How Many Scratch-Off Tickets Are in a Roll? Pack Sizes Explained
Whether you're thinking about buying a whole roll as a gift, pooling with friends, or just curious what's behind the counter at your local deli, the answer depends on the ticket price.
Here's the complete breakdown for New York scratch-off games.
Tickets Per Roll by Price
| Ticket Price | Tickets per Roll | Total Cost (Full Roll) |
|---|---|---|
| $1 | 300 | $300 |
| $2 | 150–200 | $300–$400 |
| $3 | 100–150 | $300–$450 |
| $5 | 60–100 | $300–$500 |
| $10 | 50–60 | $500–$600 |
| $20 | 30–40 | $600–$800 |
| $25 | 30 | $750 |
| $30 | 30 | $900 |
Pack sizes can vary by specific game. These are typical ranges for NY Lottery scratch-off games.
Roll vs. Pack vs. Book: What's the Difference?
You'll hear all three terms used interchangeably, but technically:
- Roll — The physical cylinder of tickets displayed on the dispenser at the counter. This is what most people mean.
- Pack — The sealed unit shipped from the lottery distributor to the retailer. When a retailer "activates" a pack, they load it onto the dispenser as a roll.
- Book — Used in some states (particularly the South and Midwest) to mean the same thing as a pack. Not commonly used in New York.
In most New York stores, one pack = one roll. The retailer activates the pack on their lottery terminal, puts it on the dispenser, and sells tickets sequentially from the beginning of the roll.
Can You Buy a Whole Roll?
Yes. There is no law in New York preventing you from buying an entire roll of scratch-off tickets. Some things to know:
- Ask the retailer. Not all stores will accommodate this, especially for expensive games. Some may need to order a fresh pack.

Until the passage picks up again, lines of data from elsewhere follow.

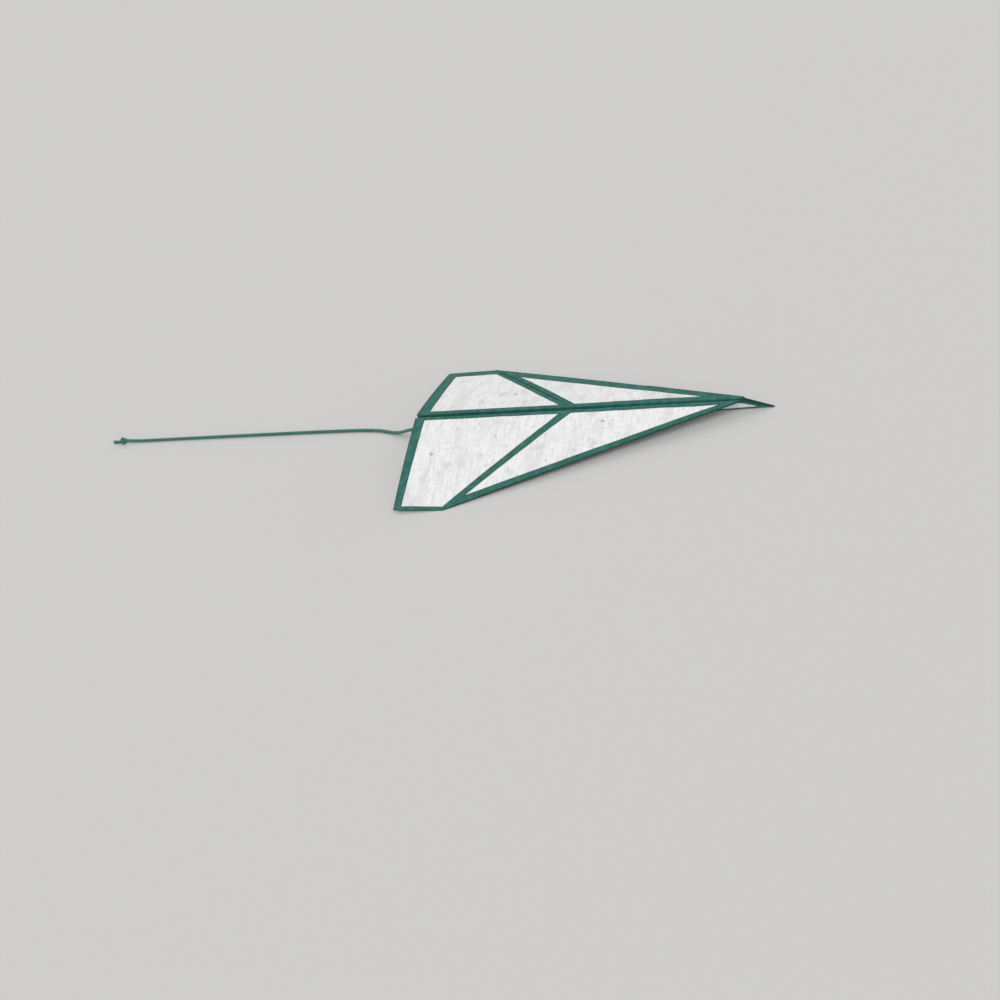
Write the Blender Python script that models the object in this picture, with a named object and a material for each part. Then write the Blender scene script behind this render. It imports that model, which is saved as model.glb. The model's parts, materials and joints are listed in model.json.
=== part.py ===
"""Folded paper dart with a trailing string.

One A4 sheet is folded into a dart, and each flat panel between its creases
is a separate solid.  Metres, +X towards the nose, +Y to the left, +Z up.
The dart stands on its nose and on the front corners of its two wings.
"""
import math

import bmesh
import bpy
from mathutils import Matrix, Vector

# Sheet
SHEET_WIDTH = 0.210
SHEET_LENGTH = 0.297
PAPER_THICKNESS = 0.0002
LAYER_GAP = 0.0003
EDGE_GAP = 0.0002

# Folding
LEADING_ANGLE = math.radians(22.5)
CREASE_FRONT_HEIGHT = 0.0095
CREASE_REAR_HEIGHT = 0.018
WING_DROOP = math.radians(17.0)

# String
STRING_DIAMETER = 0.0030
STRING_STEP = 0.0065
STRING_GAP = 0.0003
KNOT_LENGTH = 0.0078
KNOT_WIDTH = 0.0066
KNOT_HEIGHT = 0.0056
FREE_END_LENGTH = 0.0065

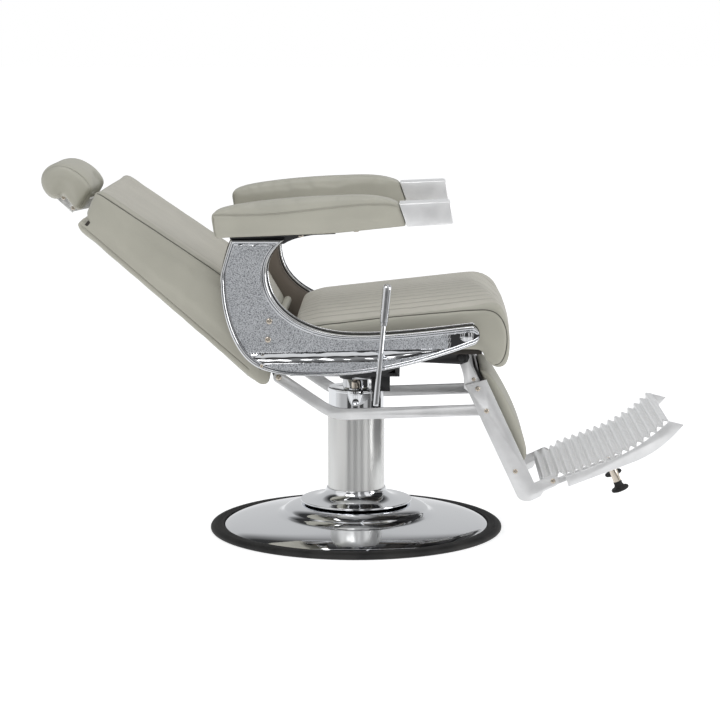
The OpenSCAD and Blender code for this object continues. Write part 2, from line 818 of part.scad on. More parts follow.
rubber_ring();
base_plate();
base_cover();
column_collar();
lower_sleeve();
pump_cylinder();
cylinder_bolts();
swivel_guide();
ram();
upper_sleeve();
top_cap();
mount_flange();
seat_frame();
seat_pan();
seat_cushion();
arm_frame_right_shape();  // arm_frame_right
mirror([0, 1, 0]) arm_frame_right_shape();  // arm_frame_left
panel_right();  // side_panel_right
mirror([0, 1, 0]) panel_right();  // side_panel_left
inlays_right();  // panel_inlays_right
mirror([0, 1, 0]) inlays_right();  // panel_inlays_left
side_pad_right_shape();  // side_pad_right
mirror([0, 1, 0]) side_pad_right_shape();  // side_pad_left
arm_pad_right_shape();  // arm_pad_right
mirror([0, 1, 0]) arm_pad_right_shape();  // arm_pad_left
arm_cap_right_shape();  // arm_cap_right
mirror([0, 1, 0]) arm_cap_right_shape();  // arm_cap_left
trim_screws();
lever_bracket();
back_hinge_bolts();
leg_axle();
back_board();
back_cushion();
back_cover();
back_roll();
back_hinge_plates();
link_brackets();
headrest_guides();
headrest_stem();
headrest_plate();
headrest_cushion();
headrest_screws();
leg_plate();  // leg_plate_right
mirror([0, 1, 0]) leg_plate();  // leg_plate_left
leg_straps();
leg_cross_bars();
calf_board();
calf_cushion();
leg_screws();
link_bar();  // link_bar_right
mirror([0, 1, 0]) link_bar();  // link_bar_left
link_bolts();
footplate_deck();
footplate_flanges();
footplate_ribs();
bumper_posts();
bumper_feet();
lever_bar();
lever_grip();
pump_plunger();
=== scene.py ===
# The looks of a reclining hydraulic barber chair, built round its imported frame, in metres.
import json
import math

import bmesh
import bpy
import numpy as np
from mathutils import Matrix, Vector
from mathutils.bvhtree import BVHTree
from mathutils.kdtree import KDTree

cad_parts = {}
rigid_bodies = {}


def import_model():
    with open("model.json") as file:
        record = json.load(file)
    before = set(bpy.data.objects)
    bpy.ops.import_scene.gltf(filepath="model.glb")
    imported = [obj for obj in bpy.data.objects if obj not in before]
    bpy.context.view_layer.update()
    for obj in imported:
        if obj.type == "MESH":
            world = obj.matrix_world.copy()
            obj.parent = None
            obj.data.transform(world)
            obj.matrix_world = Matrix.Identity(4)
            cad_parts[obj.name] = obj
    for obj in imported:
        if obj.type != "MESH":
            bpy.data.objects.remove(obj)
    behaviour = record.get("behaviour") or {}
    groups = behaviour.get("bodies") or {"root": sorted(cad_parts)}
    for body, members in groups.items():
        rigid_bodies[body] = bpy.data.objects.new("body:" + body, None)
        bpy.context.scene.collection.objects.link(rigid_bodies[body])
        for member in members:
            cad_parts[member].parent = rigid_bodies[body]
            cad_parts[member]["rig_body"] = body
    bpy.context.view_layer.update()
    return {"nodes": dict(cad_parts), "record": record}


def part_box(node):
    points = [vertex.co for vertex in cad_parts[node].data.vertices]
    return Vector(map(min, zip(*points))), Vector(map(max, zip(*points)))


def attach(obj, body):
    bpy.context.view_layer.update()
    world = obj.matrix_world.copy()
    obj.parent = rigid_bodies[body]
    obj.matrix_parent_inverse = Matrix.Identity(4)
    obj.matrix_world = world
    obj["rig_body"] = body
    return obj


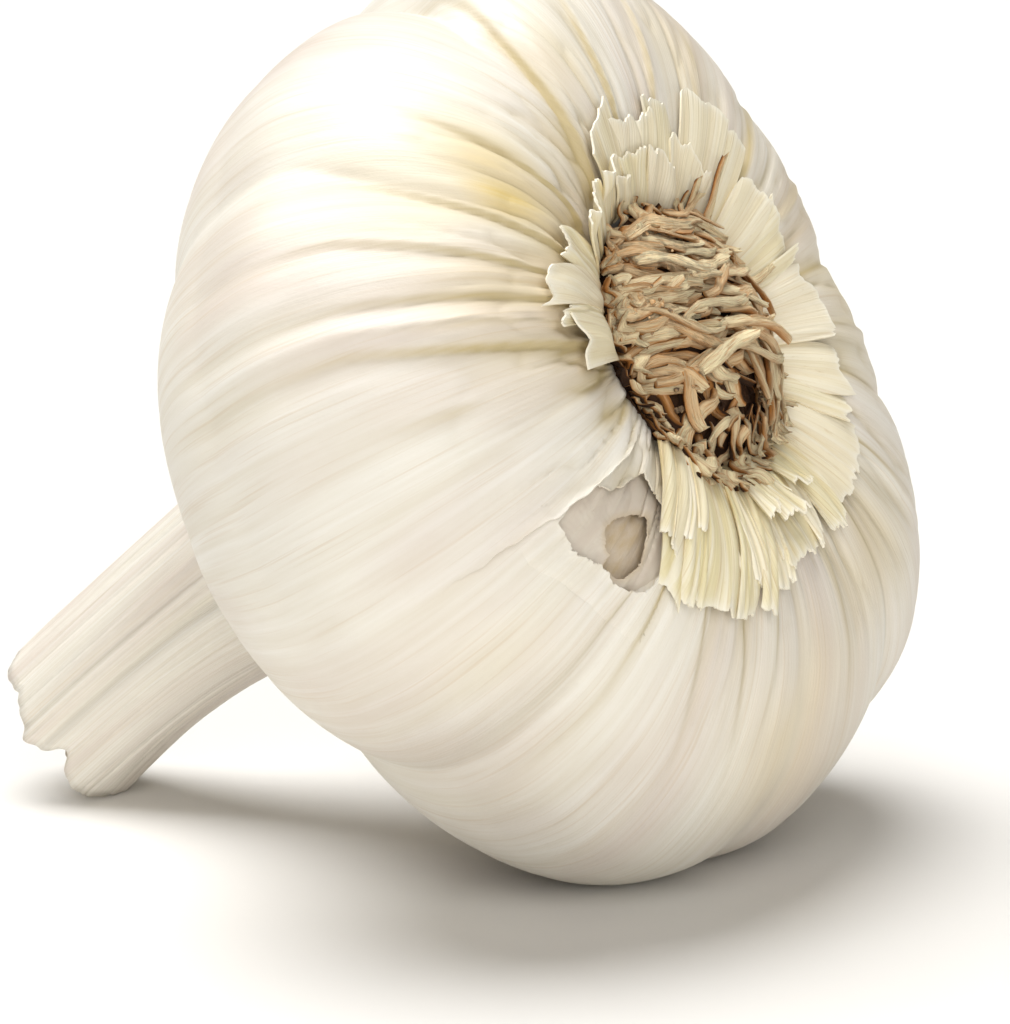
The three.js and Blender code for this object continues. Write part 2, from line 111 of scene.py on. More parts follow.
STEM_FROM, STEM_SETTLE = 36, 8
STEM_CREASES = (78, 96, 250)
STEM_CREASE_HALF, STEM_CREASE_DEPTH = 9, 0.5
STEM_FLATTEN, STEM_FLATTEN_ANGLE = 0.06, 120
STEM_BEND, STEM_BEND_FROM, STEM_BEND_OVER, STEM_BEND_POWER = (6.7, 2.8), 30, 31.8, 1.6
STEM_FOOT_FROM, STEM_FOOT_REACH, STEM_FOOT_HALF = 52, 0.7, 55
# run over which the belly's skin turns into the stem's
STEM_RUN = (52, 62)
END_SLANT, END_SLANT_ANGLE = 3.2, 30
END_NOTCH_ANGLE, END_NOTCH_HALF, END_NOTCH_DEPTH = 62, 14, 1.3
# teeth of the stem's end: how many round it, their phase in degrees, half their depth
END_JAGS = ((7, 0, 0.35), (3, 40, 0.3))

# how far the resting bulb's stem points down, and where the growing frame's origin rests
TILT = 25.7
ROOT_AT = np.array([23.8, 2.1, 38.25])

# steps to each side over which directions are taken: along the outline, on the skin, over its folds
OUTLINE_STEP, FINE_STEP, BROAD_STEP = 0.5, 1.2, 8


def smoothstep(x, low, high):
    """Rises softly from 0 at low to 1 at high."""
    t = np.clip((x - low) / (high - low), 0.0, 1.0)
    return t * t * (3 - 2 * t)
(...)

- The tickets come in sequential order. You'll get every ticket in that pack, from first to last.
- You'll need to pay the full amount upfront. A roll of $5 tickets might cost $300–$500.
- Retailers do not receive a commission bonus for whole-roll sales — the margin is the same per ticket.
Is Buying a Whole Roll Worth It?
This is where most people get the math wrong. Let's break it down.
What You Get
When you buy a full roll, you guarantee that you receive every ticket in that particular pack. If the pack contains 10 small winners and 2 medium winners, you'll hit all of them. No one else can "take" a winner before you.
What You Don't Get
A better expected return. The house edge is baked into the print run, not into individual packs. Across the entire print run of a game (which may be millions of tickets), the lottery pays out its published percentage — say, 65% on a $5 game. An individual pack of 100 tickets is a tiny sample from that run.
When Buying a Roll Makes Sense
- Group gift or party activity. A roll of $1 or $2 tickets (300 or 150 tickets) makes a fun gift or party game. The entertainment value is high even if the return isn't.
- You want to reduce variance. If you're going to spend $300 on scratch-offs over a month anyway, buying a whole roll eliminates the randomness of picking "bad" tickets. You get the full pack's worth.
- You track data. If you record every ticket's outcome, a full roll gives you a complete dataset for one pack, which is useful for analysis.
When It Doesn't
- You think it guarantees a profit. It does not. The house edge applies just as much to a whole roll as to a single ticket.
- You're hoping for a top prize. Top prizes are distributed across the entire print run of millions of tickets. The odds of one particular pack containing a top prize are extremely small.
- You can't afford to lose the money. A full $20 roll costs $600–$800. You should expect to get back only 65–72% of that.
How Winners Are Distributed Across Packs
A common question: "Is every pack guaranteed to have the same number of winners?"
No. Winners are randomly distributed across the entire print run. One pack might have slightly more winners than average and another slightly fewer. Over thousands of packs, it averages out to the published odds, but any individual roll has natural variance.
Think of it like shuffling a deck of cards and dealing 5-card hands. Some hands will be better than others, even though the deck is fair. The same applies to scratch-off packs.
Bottom Line
Rolls range from 30 tickets ($30 games) to 300 tickets ($1 games), with total costs between $300 and $900. You can buy whole rolls in New York, and it's a fun way to play or gift scratch-offs — but it doesn't improve your odds or expected return.
If you're going to spend the money anyway, choose the game with the best expected value and the most prizes remaining. That matters more than buying a whole roll of the wrong game.